When the child package Employee_Load.dtsx runs, as we have parent package variable configuration in this package, the logging event executes first and then the configuration event. Hence the SSIS_Log Connection manager does not get the value for LogFolderLocation. Below is the expression that we have used for SSIS_Log Connection manager.
@[User::LogFolderLocation] + "Employee_Pkg_Log_" + (DT_WSTR,4)YEAR(GETDATE()) + RIGHT("0"+(DT_WSTR, 2) MONTH(GETDATE()) ,2) + RIGHT("0"+(DT_WSTR, 2) DAY(GETDATE()) ,2)
In this case, the SSIS_Log Connection manager will have only the value for Employee_Pkg_Log_20121018 and therefore the log file with this name gets created under the solution, i.e. under the 2nd location.(C:\Projects\SSIS_Test_Project/)

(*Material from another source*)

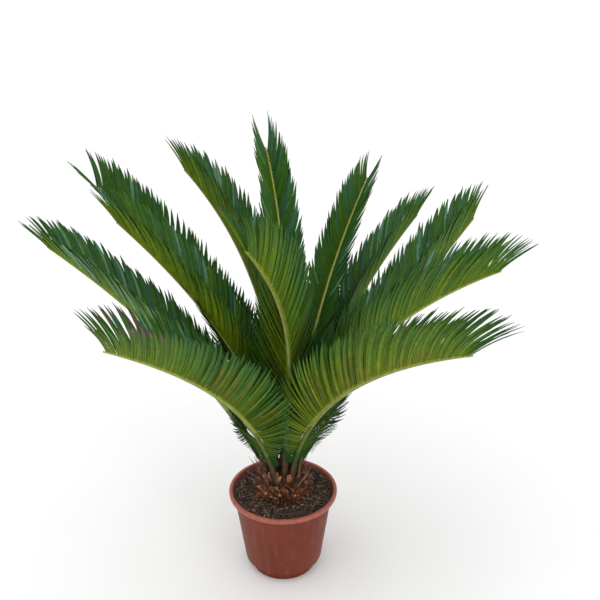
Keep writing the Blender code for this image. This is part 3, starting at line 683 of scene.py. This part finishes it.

Once the configuration event gets executed after the loging event, then it also creates the log file under the dedicated log folder, i.e under the 1st Location: C:\Projects\SSIS_Test_Project\SSIS_Test_Project\Log Folder
Hence we have log files for child pakages under two locations.
The approach to have log files under the expected location only is to use environment variables. We can create an environment variable and set its value to LogFolderLocation path, i.e. C:\Projects\SSIS_Test_Project\SSIS_Test_Project\Log Folder\. Then we can configure the LogFolderLocation variable in child packages using this environment variable. Now run the master package, we will have the log for our child packages in our expected folder only.